Ambas galerías permanecieron abiertas hasta 1919 y ahora, algo más de un siglo después, el Prado ha recuperado una de ellas, la situada en el lado norte, de viva luz natural y cuya arquitectura ha sido acondicionada para la ocasión. Accederemos a ella desde la Galería Central y encontraremos allí 56 piezas que destacan por su diversidad y riqueza material y que a su vez subrayan la relevancia que adquirieron en los fondos reales las composiciones grecolatinas o las que, en el Renacimiento y el Barroco, las evocaron.
En un primer momento pertenecieron estos trabajos a cuatro colecciones: la del poeta y diplomático Diego Hurtado de Mendoza (se le barajó como posible autor del Lazarillo de Tormes); la de Gaspar de Haro y Fernández de Córdoba, séptimo marqués del Carpio; la de la reina Cristina de Suecia, que sería adquirida por Felipe V, y la de José Nicolás de Azara, quien concedería a Carlos IV sus antigüedades y financiaría la excavación de la Villa de los Pisoni, próxima a Villa Adriana. Un excelente retrato de este último, a cargo de Mengs, puede verse también en el Prado.
La mayoría de las obras ahora expuestas han sido restauradas para la ocasión y se fechan entre la antigüedad egipcia y el Barroco tardío, aunque no se muestran cronológicamente, sino incidiendo en sus relaciones técnicas o expresivas y también en el carácter apasionado y heterogéneo del coleccionismo real, como ha subrayado hoy Manuel Arias, Jefe del Departamento de Escultura y Artes Decorativas (además, las tres puertas de la galería han condicionado el discurso).
Se inicia el conjunto con un grupo egipcio: dos pequeñas cabezas e ídolos que fueron adquiridos por el Marqués del Carpio y que se elaboraron a partir de fragmentos arqueológicos (piezas como estas solían tener vidas largas y accidentadas). Frente a su hieratismo y frontalidad, las obras grecolatinas nos ofrecen rostros a menudo individualizados, buscando su identificación, o se plantearon en ocasiones como relicarios.

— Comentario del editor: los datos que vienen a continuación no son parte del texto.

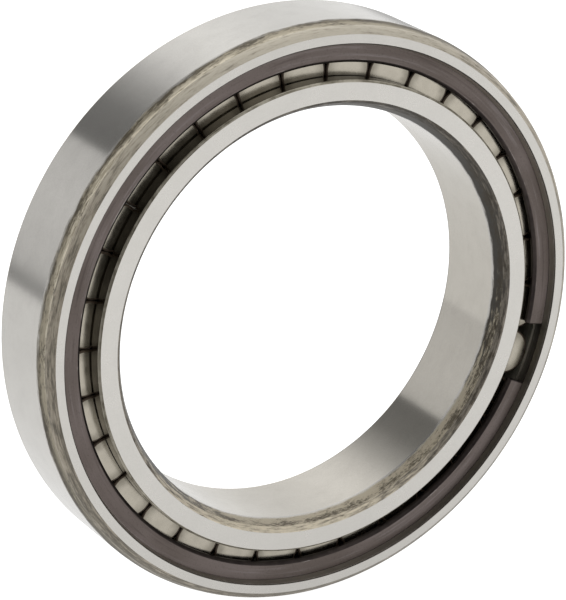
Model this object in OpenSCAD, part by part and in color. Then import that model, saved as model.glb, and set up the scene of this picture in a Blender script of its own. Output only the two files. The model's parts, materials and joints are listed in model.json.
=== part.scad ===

En su momento se dispusieron en cruces de caminos o jardines y después pasaron a enriquecer bibliotecas, nos ofrecen un realismo crudo o idealizado y también una estupenda representación de peinados femeninos y barbas masculinas. Encontraremos a filósofos y escritores como Homero, Jenofonte o Sofoclés; a la emperatriz Julia Domna, varios retratos de damas, interpretaciones romanas de iconografías egipcias y algún animal, como un toro de taller romano, seguramente policromado, que perteneció a la monarca sueca y que resulta extraordinario en su verismo; se decía en un inventario que era tan verosímil que algunos perros, a primera vista, lo ladraban. Le da la réplica un jabalí en mármol blanco del siglo XVII.
De época renacentista, apreciaremos aquí medallones inspirados en la numismática y destinados a la ornamentación arquitectónica, grandes relieves en mármol, como el de Lucio Vero; retratos en bulto redondo de Julio César o Cicerón y el idealizado de Hermes-Antinoo y, entre las piezas más recientes, se llevarán muchas miradas La gruta de Posilipo en Nápoles, elaborada en piedras duras (este es un lugar de peregrinación por encontrarse cerca enterrado Virgilio), o una Medusa de autor anónimo que reproduce la de Rondanini, de la Gliptoteca de Múnich, elogiada esta última por Goethe. A su cabeza decapitada se atribuyeron, ya sabéis, poderes extraordinarios.